NEW YORK (Reuters) – Sunday’s do-or-die game for the
Yankees was all about pitching and the Bronx Bombers survived
with a 3-2 win over the Los Angeles Angels.

The Angels put the Yankees on the brink of elimination with
a 19-hit attack in Friday’s Game Three that produced an 11-7
win for a 2-1 lead in the best-of-five playoff series.

New York, known for the power hitting that produced 229
homers this season, scored their season-saving run on Sunday on
a weak, seventh-inning chopper to third by Derek Jeter.

Outstanding pitching by starter Shawn Chacon and a key
double-play grounder induced by reliever Al Leiter had limited
the Angels to two runs and four hits over seven innings.

A relieved Yankees manager Joe Torre then turned the ball,
and the game, over to relief ace Mariano Rivera.

“You stop managing at that point in time,” said Torre.

“I trust him so much, because I know one thing, above
anything else. Whether it works or not, you know that he’s
going out there with the biggest heart in the world.”

Rivera, with 56,000 fans rocking Yankee Stadium with their
roar, set down all six batters he faced without allowing a ball
out of the infield.

The slender Panamanian, who notched his major
league-leading 34th postseason save, said he would be ready to
go again in Monday’s deciding Game Five contest in Los Angeles.

“I’ll be ready for tomorrow, definitely be ready for
tomorrow,” he said.

“Well, we feel good. We have to go out there and do it.”

Rivera saluted Chacon, who came over in a midseason trade
with the Colorado Rockies.

“Chacon was outstanding. Chacon was tremendous in his first
time being in the playoffs, doing it in Yankee Stadium, facing
elimination. It was tremendous and I’m proud of him.”

TWO INNINGS

Rivera also said he could go two innings if needed.

“I can’t stop. If I have to go two, I have to go two.
That’s the way it is.
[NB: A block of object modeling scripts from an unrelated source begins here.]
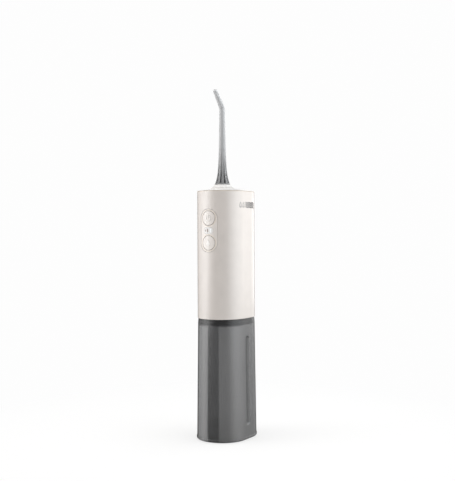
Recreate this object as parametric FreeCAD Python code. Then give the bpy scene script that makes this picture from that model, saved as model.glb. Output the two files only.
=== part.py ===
"""Cordless water flosser: a handset with a piston pump, a swivelling jet nozzle and a lift-off water tank.

Millimetres. +Z is up, -Y is the front (the side with the two buttons), +X is the right-hand side.
The origin is the middle of the foot pad's underside. Every plan outline is a stadium: two round
ends of a given radius, whose centres lie HALF_GAP in front of and behind the origin.
"""

import FreeCAD, Part
import math
import os

V = FreeCAD.Vector
X_AXIS, Y_AXIS, Z_AXIS = V(1, 0, 0), V(0, 1, 0), V(0, 0, 1)

# ---- driving dimensions ------------------------------------------------------------------------
HALF_GAP = 6.5            # from the origin to the centre of each round end
HOUSING_R = 21.0          # end radius of the handset, so it is 42 wide and 55 deep
HOUSING_WALL = 2.0
HOUSING_INNER_R = HOUSING_R - HOUSING_WALL
SEAM_Z = 102.3            # lower edge of the handset
HOUSING_TOP_Z = 209.7

TANK_TOP_Z = 102.1
TANK_FLOOR_Z = 2.6
TANK_TOP_R = 20.7
TANK_FOOT_R = 21.9
TANK_WALL = 2.0
TANK_MOUTH_Z = 96.0       # above this height the tank's inner wall is upright
TANK_MOUTH_R = TANK_TOP_R - TANK_WALL

FOOT_Z = 0.4              # underside of the tank's base, above the foot pad's underside
BASE_FLANGE_R = 22.25

SHOULDER_Z = 96.5         # from here up the tank's outside curves inward
SHOULDER_INSET = 0.3

GROOVE_WIDTH = 6.0        # upright round-bottomed finger groove on each side of the tank
GROOVE_LOW_Z, GROOVE_HIGH_Z = 12.3, 87.5
GROOVE_DEPTH = 1.0

DOOR_W, DOOR_H, DOOR_CORNER = 26.0, 34.0, 5.0
DOOR_Z = 31.0             # centre of the filler door
FILLER_W, FILLER_H, FILLER_CORNER = 20.0, 28.0, 3.5
DOOR_THICK = 1.0
DOOR_POCKET = 1.25        # depth of the pocket that the door closes into
DOOR_HINGE_Z = 50.9
DOOR_HINGE_STANDOFF = 0.5
KNUCKLE_R, HINGE_PIN_R = 1.5, 0.7

NOZZLE_Y = -5.5           # the jet, its socket and the pump share this axis, at x = 0
NOZZLE_BASE_Z = 215.7
NOZZLE_BEND_Z = 281.6     # where the straight tube's axis meets the tip's axis
NOZZLE_TIP_LENGTH = 17.6  # from there to the outlet
NOZZLE_BEND_DEG = 40.0
NOZZLE_BEND_R = 7.0
NOZZLE_BORE_R = 1.0
RIB_COUNT = 10
STEM_R = 2.5
STEM_BOTTOM_Z = 192.3

PANEL_Z = 176.5           # centre of the control panel
PANEL_W, PANEL_H = 16.4, 35.9
BUTTON_PITCH = 20.6
BUTTON_R = 6.0
BUTTON_GAP = 0.35
ICON_RISE = 0.28          # how far the signs stand above the buttons
LIGHT_X = (-2.95, -0.75, 2.1)   # the three indicator marks, left to right

DOME_TOP_Z = 212.4
DOME_R = 170.0

PLUG_R = 18.4             # bulkhead's plug in the tank's mouth
PLUG_BOTTOM_Z = 97.3
BULKHEAD_TOP_Z = 107.0
SUCTION_X, SUCTION_Y = -14.2, 2.5

MOTOR_Z = 122.0
GEAR_MODULE = 0.5
PINION_TEETH, GEAR_TEETH = 14, 42
GEAR_Z = MOTOR_Z + GEAR_MODULE * (PINION_TEETH + GEAR_TEETH) / 2
CRANK_THROW = 2.0
ROLLER_R = 1.6
YOKE_FRONT_Y, YOKE_BACK_Y = -7.0, -4.0

BARREL_LOW_Z, BARREL_TOP_Z = 154.1, 168.2
PISTON_R = 3.5
HEAD_TOP_Z = 184.0
INLET_Z = 170.2

BATTERY_R, BATTERY_LENGTH, BATTERY_Y = 7.1, 50.0, 17.3
BATTERY_LOW_Z = 110.0

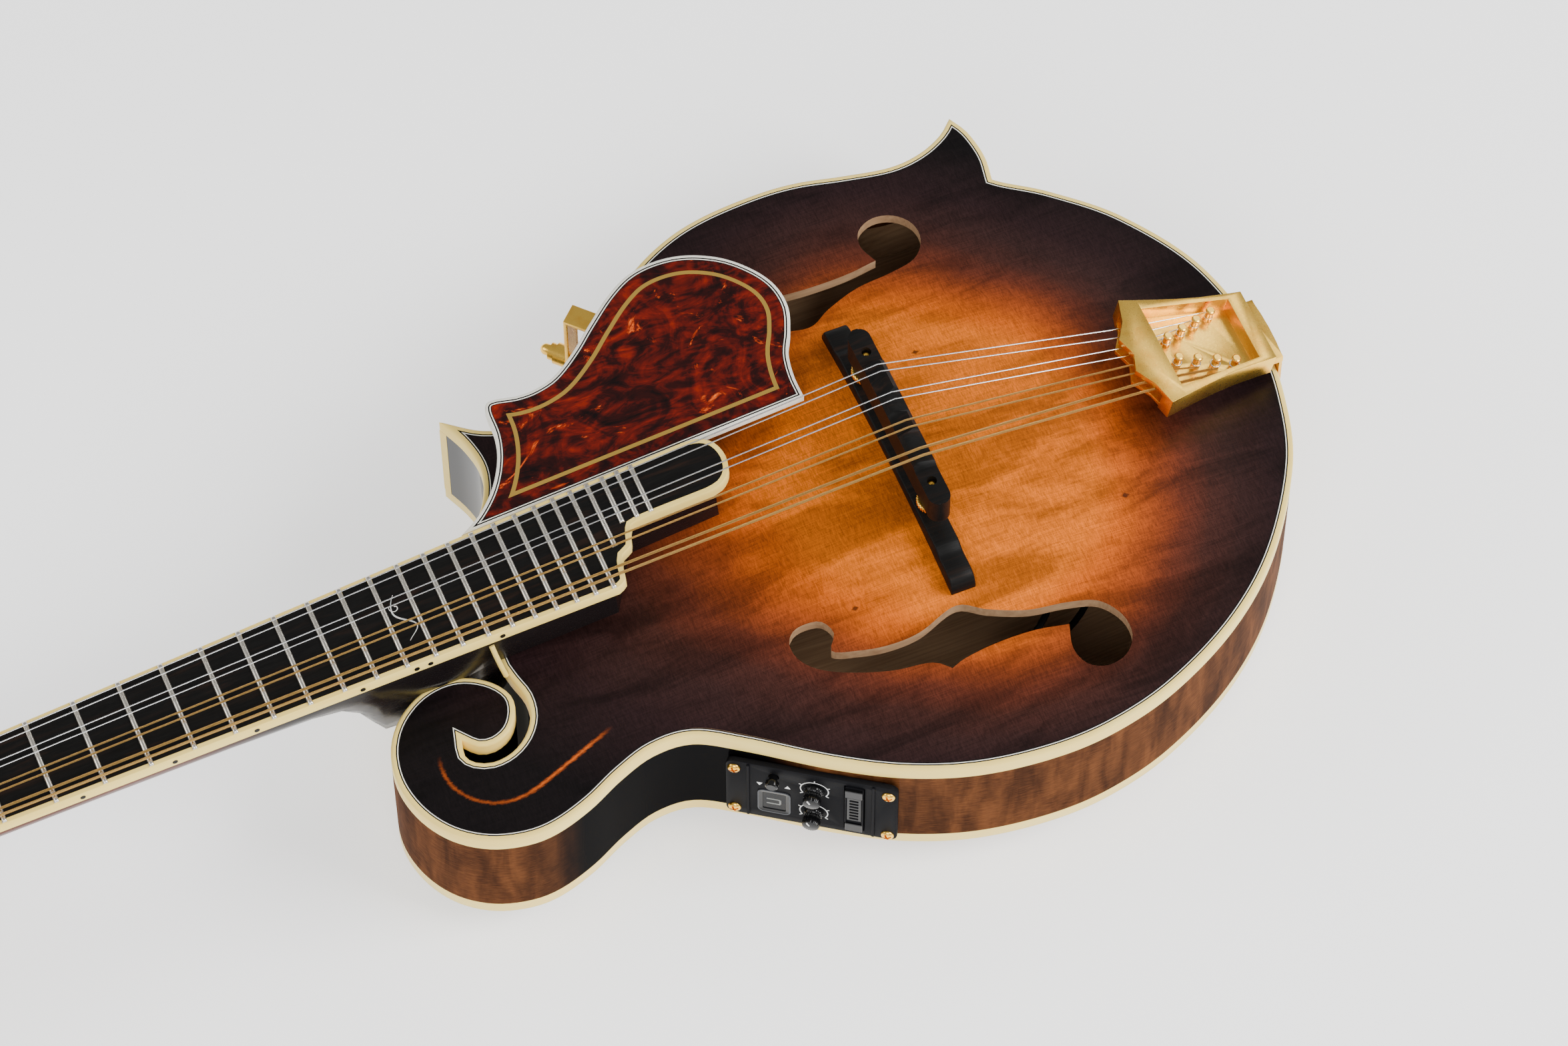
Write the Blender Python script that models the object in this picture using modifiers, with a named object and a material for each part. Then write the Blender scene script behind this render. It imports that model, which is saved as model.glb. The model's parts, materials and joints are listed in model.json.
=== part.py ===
"""F-style electro-acoustic mandolin, piece by piece, as it comes apart on a luthier's bench.

World axes: +X towards the treble side, +Y towards the headstock, +Z out of the soundboard.
The world origin is under the middle of the instrument, level with the lowest point of the back.
Lengths in this file are millimetres in the maker's own layout: x from the string centreline,
y from the nut (negative towards the tail) and z from the soundboard's edge. MM makes them metres.
"""

import math

import bmesh
import bpy
from mathutils import Matrix, Vector

MM = 0.001

# Driving dimensions
SCALE_LENGTH = 350.0
FRET_COUNT = 24
GAP = 0.3
RIM_DEPTH = 51.0
RIM_WALL = 2.5
PLATE_EDGE = 5.0
PLATE_THICKNESS = 4.5
BINDING_WIDTH = 3.0
BINDING_HEIGHT = 6.0
ARCH_RISE = 13.0
ARCH_CENTRE_Y = -355.0
ARCH_REACH_SIDE = 106.0
ARCH_REACH_TAIL = 122.0
ARCH_REACH_NECK = 142.0
NECK_JOINT_Y = -197.5
HEEL_LEVEL = -28.4

BOARD_TILT = math.radians(4.67)
BOARD_HEIGHT_AT_NUT = 8.7
BOARD_THICKNESS = 4.5
BOARD_WIDTH_AT_NUT = 33.0
BOARD_WIDTH_AT_LAST_FRET = 44.0
BOARD_BINDING = 1.8
FRET_WIDTH = 2.0
FRET_HEIGHT = 0.9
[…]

And tomorrow is going to be the big one.”

The pitchers on both sides were brilliant as each team
could manage only four hits in the game.

Los Angeles did not get a hit until the fourth inning off
Chacon, and the Yanks were held hitless by the Angels’s John
Lackey, a late replacement for fever-stricken scheduled starter
Jarrod Washburn, until the fifth.

“That was an outstanding performance by John Lackey,”
Angels manager Mike Scioscia said.

“Unfortunately, Chacon matched him pitch-for-pitch.”

Game Five will feature the Angels’ Bartolo Colon (21-8)
against New York’s Mike Mussina (13-8), who remained in
California following Wednesday’s Game Two on the chance the
teams would return for a climactic decider.

“Now we can reunite with Moose again because we haven’t
seen him in about five days,” Torre said.

“But we’ll get to see him again tomorrow.”